La décision de l’Alberta d’envisager l’utilisation de la clause nonobstant concernant la politique transgenre a déclenché un vif débat à Calgary cette semaine. Lors de ma promenade au centre-ville hier, les conversations dans les cafés locaux tournaient autour de la position controversée de la première ministre Danielle Smith.
« Nous utiliserons tous les outils à notre disposition, » a déclaré Smith aux journalistes lors de la conférence de presse de mardi au Centre McDougall. Son gouvernement envisage la mesure extraordinaire d’utiliser la clause nonobstant pour protéger une éventuelle législation limitant les soins de santé pour les jeunes transgenres contre les contestations judiciaires.
Cette escalade dramatique survient après des mois de mise en œuvre de politiques affectant les élèves transgenres dans les écoles. La dernière considération étendrait potentiellement les restrictions aux établissements de santé, particulièrement concernant les soins d’affirmation de genre pour les mineurs.
Marie Levesque, une mère de Calgary, a exprimé ses inquiétudes lorsque je lui ai parlé devant l’hôtel de ville. « Il ne s’agit pas de protection, mais d’effacement, » a-t-elle dit, la voix tremblante. Levesque, dont l’adolescent a récemment révélé être transgenre, craint que ces politiques ne nuisent aux jeunes vulnérables.

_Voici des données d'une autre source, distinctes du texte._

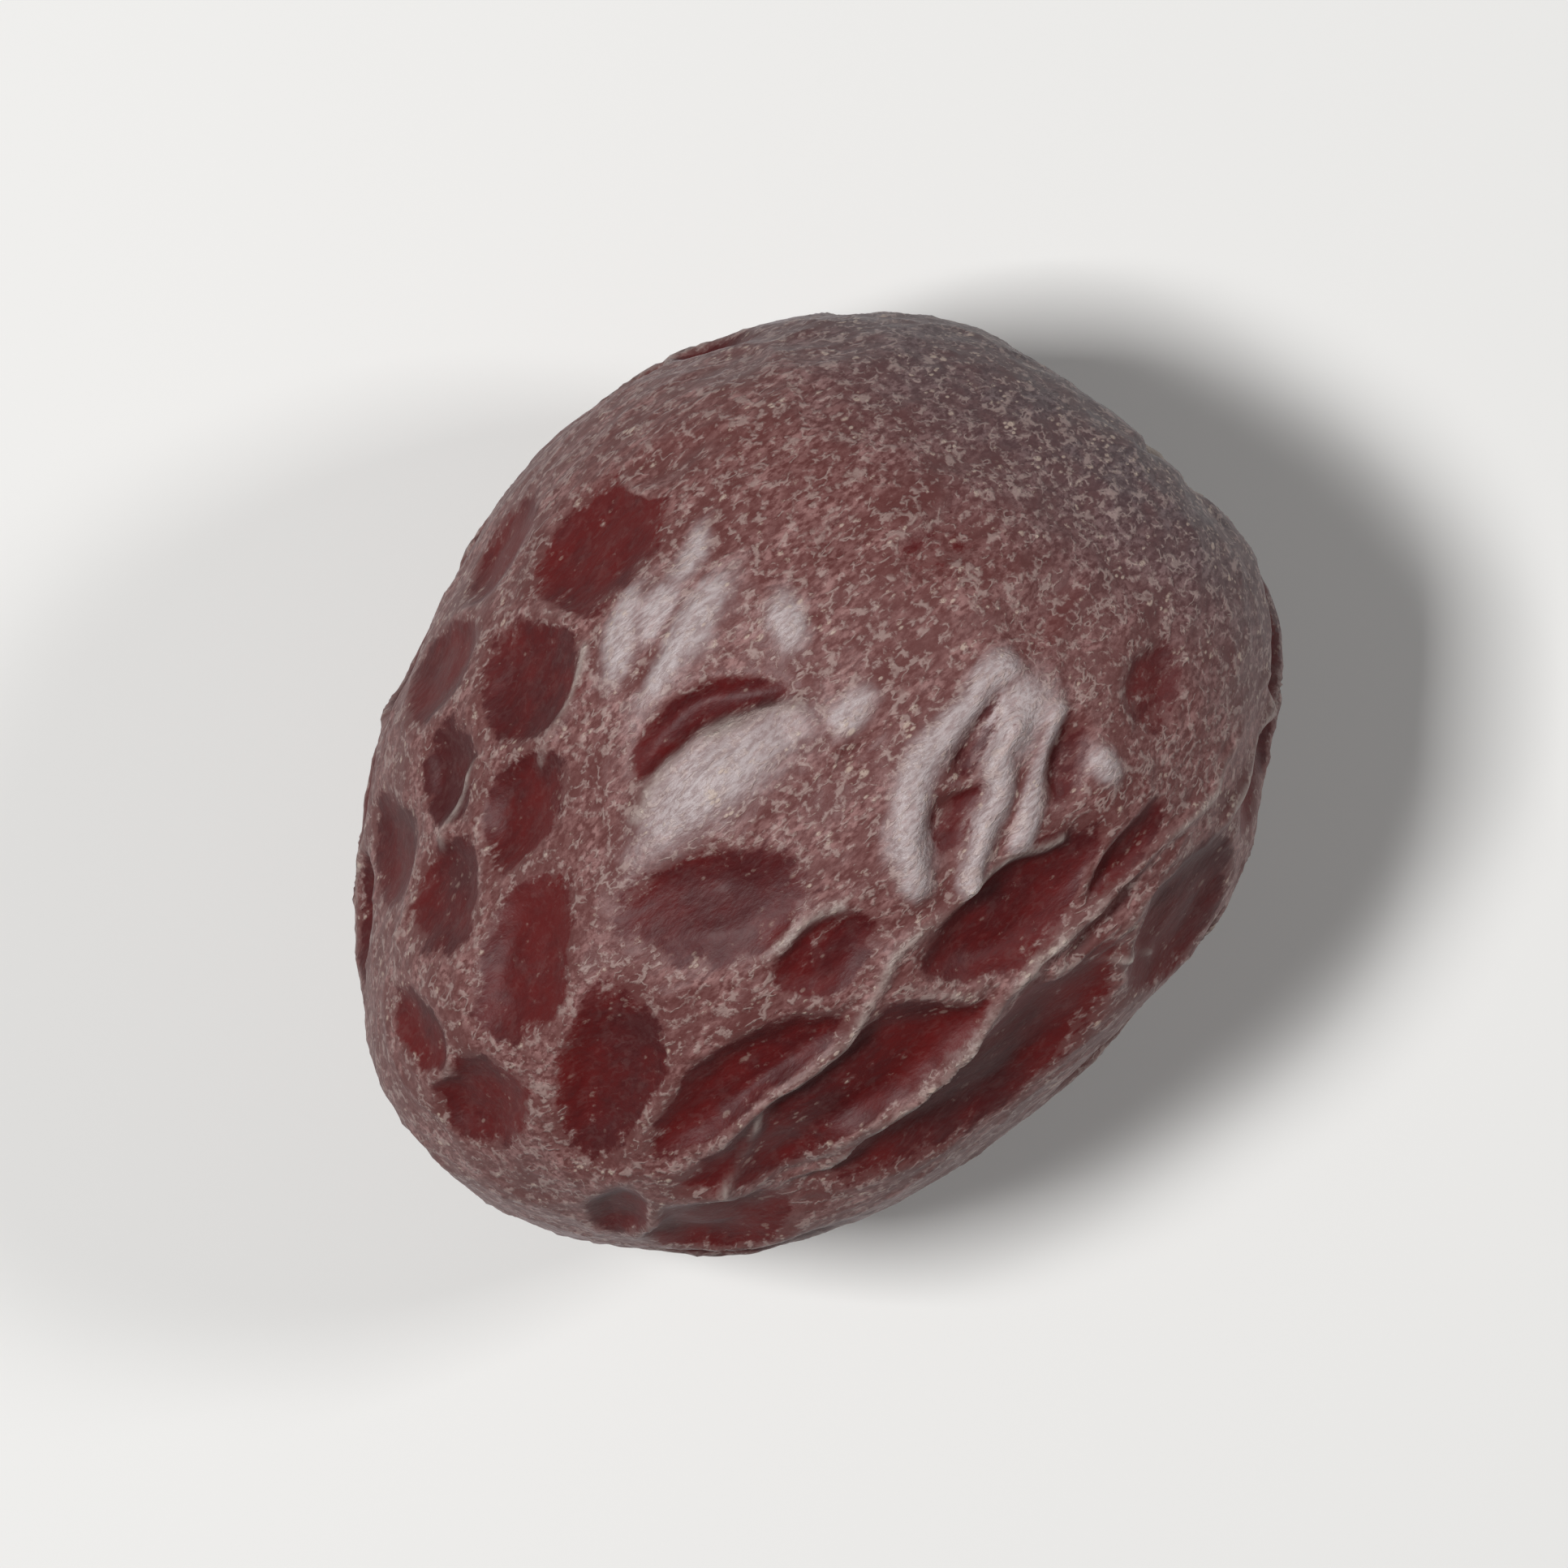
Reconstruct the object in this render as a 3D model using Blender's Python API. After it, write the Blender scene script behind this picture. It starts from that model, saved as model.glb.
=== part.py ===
"""A dried jujube lying on its side: one wrinkled fruit, with its stem end towards +X.

The body follows the fruit's outline as seen from above and is rounded above and below it.
Sunken cells with crests between them cover the skin, drawn in place on the upper side and
scattered by a seeded rule on the sides and underneath. Long sharp crests, raised folds and pale
ridges are drawn in their places. The stem end has a round scar in a shallow cavity, and the far
end a small style tip. The fruit lies on a small flat spot with three corners.
"""

import math
import random

import bmesh
import bpy
import numpy as np
from mathutils import Matrix, Vector, noise

MM = 0.001

# Points of the outline from above, going round from the stem end, as x and y in millimetres
OUTLINE = (
    (14.8, 0.3),
    (14.0, 3.2),
    (12.2, 5.9),
    (9.8, 9.0),
    (6.1, 10.9),
    (2.2, 11.7),
    (-2.0, 10.8),
    (-6.2, 9.6),
    (-9.9, 7.4),
    (-12.3, 4.5),
    (-13.8, 1.7),
    (-15.2, -1.3),
    (-13.7, -4.2),
    (-12.2, -7.1),
    (-9.4, -9.5),
    (-5.6, -10.7),
    (-1.6, -11.3),
    (2.6, -11.6),
    (6.5, -10.5),
    (9.9, -8.8),
    (12.5, -6.4),
    (14.4, -3.5),
)
OUTLINE_STEPS = 720
OUTLINE_WAVES = 9  # the outline keeps this many waves a turn and drops finer ones
HALF_HEIGHT = 11.1 * MM
BARREL = 2.2  # 2 makes the sides a plain ellipse, and more makes them squarer

# Where the fruit lies: the underside is pressed flat by this much. The flat spot has three corners,
# given as x and y in millimetres, and the skin rises from each of its sides at this slope at least.
FLAT_DEPTH = 0.85 * MM
FOOT_CORNERS = ((5.6, -0.8), (-2.4, 2.8), (-2.4, -4.2))
FOOT_SLOPE = 11.0
SMOOTH_FOOT = (7.5 * MM, 9.5 * MM)  # the wrinkles fade in between these distances from the flat spot

# The stem end: a cavity with a ringed scar in it
STEM_SIDE = 0.6 * MM
STEM_LIFT = -0.4 * MM
CAVITY_RADIUS = 3.9 * MM
CAVITY_DEPTH = 1.7 * MM
RING_RADIUS = 2.0 * MM
RING_THICK = 0.28 * MM
RING_HEIGHT = 0.30 * MM
SCAR_DEPTH = 0.45 * MM
RING_RAGGED = 0.10  # how far the ring strays from a circle, as a share of its radius
RAGGED_WAVE = 1.95 * MM
SCAR_SLOPE = 2.5  # the scar's side is this many ring thicknesses wide
STUB = (0.50 * MM, 0.35 * MM, 0.45 * MM, 0.40 * MM)  # side, lift, radius and height
STEM_CREASES = 9
CREASE_DEPTH = 0.20 * MM
CREASE_SWAY = 0.5
CREASE_NARROWNESS = 6
CREASE_PLACE = 3.8 * MM  # how far the creases lie from the scar's middle
CREASE_REACH = 1.4 * MM

# The far end: a dimple with the dried tip of the style in it
TIP_SIDE = -0.6 * MM
TIP_LIFT = -1.8 * MM
DIMPLE_RADIUS = 2.1 * MM
DIMPLE_DEPTH = 0.65 * MM
STYLE_RADIUS = 0.45 * MM
STYLE_HEIGHT = 0.50 * MM
END_FADE = (0.2, 0.6)  # an end's form fades in between these shares of the half length

# Broad hollows where the flesh has shrunk: x and y from above or below, whether the spot is on the
# upper side (1) or the lower side (-1), radius and depth, in millimetres
BROAD_DENTS = (
    (-9.0, 6.2, 1, 5.5, 0.9),
    (-7.4, -9.0, 1, 1.9, 0.9),
    (-6.0, 5.6, 1, 3.0, 0.3),
    (1.0, -10.0, -1, 5.0, 0.7),
    (6.5, 8.0, -1, 4.5, 0.8),
    (-9.0, -3.0, -1, 4.0, 0.7),
    (11.2, 1.0, 1, 3.4, 0.35),
    (3.2, -7.6, 1, 3.6, 0.3),
)

# Sunken cells on the upper side: x and y of the middle, half length and half width as seen from
# above, turn of the length from the X axis in degrees, how far the ends bow to the side, and depth,
# sizes in millimetres
TOP_CELLS = (
    (-3.9, 7.2, 1.8, 1.4, 20, 0.0, 0.38),
    (-0.1, 8.5, 2.2, 1.25, 12, 0.0, 0.33),
    (-6.7, 4.5, 1.9, 1.15, 12, 0.0, 0.38),
    (-9.8, 4.2, 1.7, 0.95, 22, 0.0, 0.32),
    (-9.1, 1.1, 2.5, 1.2, 22, 0.0, 0.42),
    (-12.6, 1.3, 0.9, 0.9, 0, 0.0, 0.30),
    (-0.7, 3.15, 2.3, 0.62, -15, -0.6, 0.42),
    (-5.6, 9.1, 1.6, 0.7, 28, 0.0, 0.36),
    (-7.7, 6.9, 1.5, 0.7, 22, 0.0, 0.32),
    (-2.3, 10.2, 1.8, 0.5, 12, 0.0, 0.30),
    (-10.4, 6.2, 1.6, 0.7, 38, 0.0, 0.34),
    (5.3, 4.3, 1.0, 0.6, 0, 0.0, 0.17),
    (7.5, 2.4, 1.6, 0.8, 5, 0.0, 0.20),
    (9.2, 4.4, 1.1, 0.8, -20, 0.0, 0.10),
    (6.2, 9.8, 1.3, 0.5, -12, 0.0, 0.14),
    (3.2, 8.9, 1.3, 0.45, 0, 0.0, 0.12),
    (8.3, 8.6, 1.2, 0.5, -32, 0.0, 0.11),
    (-12.6, -1.2, 1.5, 1.1, 80, 0.0, 0.48),
    (-9.2, -3.05, 2.8, 1.25, 41, 0.0, 0.44),
    (-3.9, -1.2, 2.5, 1.45, -30, 0.0, 0.34),
    (-2.5, -4.2, 1.4, 0.95, -5, 0.0, 0.30),
    (-6.3, -5.5, 3.4, 1.1, 0, -0.6, 0.46),
    (-4.7, -7.8, 4.9, 1.35, 5, 0.0, 0.60),
    (-11.4, -6.2, 0.9, 0.7, -25, 0.0, 0.36),
    (-9.8, -8.3, 2.2, 0.8, -20, 0.0, 0.56),
    (-1.3, -9.8, 5.2, 1.05, 0, 0.0, 0.66),
    (2.1, -6.85, 3.4, 1.15, 3, 0.0, 0.56),
    (5.8, -7.5, 1.6, 0.55, 4, 0.0, 0.30),
    (4.0, -8.6, 1.8, 0.3, 2, 0.0, 0.20),
    (5.8, -9.9, 2.5, 0.75, 6, 0.0, 0.46),
    (2.7, -3.7, 1.3, 0.65, 12, 0.0, 0.26),
    (4.7, -2.3, 1.5, 0.5, 24, 0.0, 0.26),
    (5.9, -4.5, 1.3, 0.65, 30, 0.0, 0.26),
    (9.4, -4.5, 1.4, 0.75, 8, 0.0, 0.24),
    (8.3, -0.7, 1.3, 0.7, 0, 0.0, 0.18),
    (1.8, -0.8, 0.8, 0.45, 0, 0.0, 0.14),
)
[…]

La clause nonobstant, l’article 33 de la Charte canadienne des droits et libertés, permet aux provinces de déroger temporairement à certaines protections de la Charte. Son application potentielle aux politiques de soins de santé pour personnes transgenres marquerait une utilisation sans précédent dans l’histoire de l’Alberta.
Les experts juridiques remettent en question la sagesse de cette approche. « La clause a été conçue comme un dernier recours, pas comme une première réponse aux contestations judiciaires anticipées, » a expliqué Dr. Sarah Ramsey, professeure de droit constitutionnel à l’Université de Calgary. Elle estime que l’utiliser préventivement signale une tendance problématique en matière de gouvernance.
Les données du Trevor Project suggèrent que les jeunes transgenres font face à des risques significativement plus élevés de dépression et de suicide lorsqu’ils se voient refuser des soins adaptés. Leurs recherches indiquent que des environnements favorables peuvent réduire les taux de tentatives de suicide de près de 40%.
Les leaders d’entreprises se sont également joints à la conversation. Derek Williams, porte-parole de la Chambre de commerce de Calgary, a noté des préoccupations concernant les impacts économiques. « Les grands employeurs examinent les politiques sociales lorsqu’ils prennent des décisions d’investissement. Cette controverse pourrait affecter notre capacité à attirer des talents et des entreprises, » m’a-t-il confié lors de notre entretien à un forum économique du centre-ville.
Le gouvernement provincial défend sa position comme protégeant les droits parentaux et le bien-être des enfants. La ministre de la Santé Adriana LaGrange insiste sur le fait que ces politiques reflètent « les valeurs des Albertains ordinaires », bien que les sondages sur la question montrent une province profondément divisée.
La cheffe de l’opposition Rachel Notley a condamné hier cette démarche potentielle, la qualifiant de « dépassement dangereux qui mine les droits fondamentaux. » Lors de sa disponibilité médiatique à l’Assemblée législative, elle a souligné que les décisions médicales devraient rester entre les patients, les familles et les prestataires de soins de santé.
Alors que Calgary entre dans l’automne, cette question dominera probablement la politique locale. Des rassemblements communautaires soutenant et s’opposant à la position du gouvernement sont prévus tout au long d’octobre, le plus important étant attendu devant le Centre McDougall le week-end prochain.
Pour l’instant, les Calgariens attendent de voir si la province prendra cette mesure extraordinaire. Comme l’a résumé un barista du centre-ville en me servant mon café ce matin: « Quel que soit votre camp, utiliser la clause nonobstant donne l’impression de changer les règles du jeu.«
Les semaines à venir révéleront si l’Alberta devient la première province à appliquer cette dérogation constitutionnelle aux droits des personnes transgenres. Les implications s’étendraient bien au-delà des frontières provinciales, remodelant potentiellement le paysage des droits garantis par la Charte à travers le Canada.